No Brasil, para um medicamento ser comercializado, é necessário que a Agência Nacional de Vigilância Sanitária conceda um registro. Este documento só é dado quando a agência analisa e aprova todos os testes feitos pelo laboratório fabricante.
Em palestra na Fiocruz, em Brasília, na semana passada, o presidente da Anvisa, Jarbas Barbosa, disse que a lei da fosfoetanolamina é uma "barbaridade" em todos os pontos de vista.
– A Anvisa não registra substâncias, ela registra medicamentos. Ser autorizada como substância em geral vai querer dizer o que? Vai ter bula? Vai ter data de fabricação e de validade? Na bula, vai aparecer que a fosfoetanolamina funciona melhor sem quimioterapia? O que vai impedir que amanhã um produtor inescrupuloso coloque farinha em capsula e venda como fosfoetanolamina? Não vai ter autoridade sanitária para fiscalizar como temos com os medicamentos registrados. O potencial de dano é tremendo – disse Barbosa.
Histórico
Sintetizada há mais de 20 anos, a fosfoetanolamina sintética foi estudada pelo professor aposentado Gilberto Orivaldo Chierice, quando ele era ligado ao Grupo de Química Analítica e Tecnologia de Polímeros da Universidade de São Paulo (USP), campus de São Carlos. Algumas pessoas tiveram acesso gratuito às cápsulas contendo a substância, produzidas pelo professor, porém sem aprovação da Anvisa. Esses pacientes usavam a pílula como se fosse um medicamento contra o câncer. Alguns chegaram a dizer que essa era a cura da doença.
Em junho de 2014, uma portaria da USP determinou que substâncias em fase experimental deveriam ter todos os registros antes de serem distribuídas à população. Desde então, pacientes que tinham conhecimento das pesquisas passaram a recorrer à Justiça para ter acesso às pílulas.
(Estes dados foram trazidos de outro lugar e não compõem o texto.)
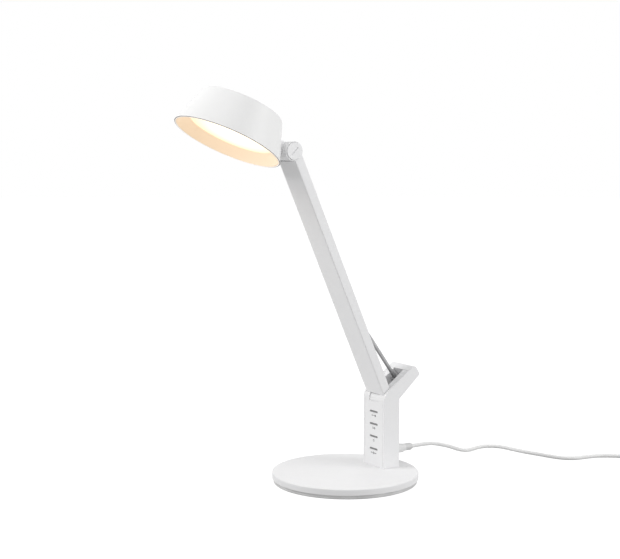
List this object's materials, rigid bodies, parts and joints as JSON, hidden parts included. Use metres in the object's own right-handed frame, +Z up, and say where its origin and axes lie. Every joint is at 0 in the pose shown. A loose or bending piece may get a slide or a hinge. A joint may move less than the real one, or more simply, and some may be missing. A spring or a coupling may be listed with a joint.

Em outubro do ano passado o Ministério da Saúde anunciou a criação de um grupo de trabalho para estudar a eficácia e a segurança da fosfoetanolamina na cura do câncer. No dia 14 de abril, foi sancionada a lei para resolver essa questão do acesso e garantir aos pacientes com câncer o direito de usar a fosfoetanolamina, mesmo antes de a substância ser registrada e regulamentada pela Anvisa.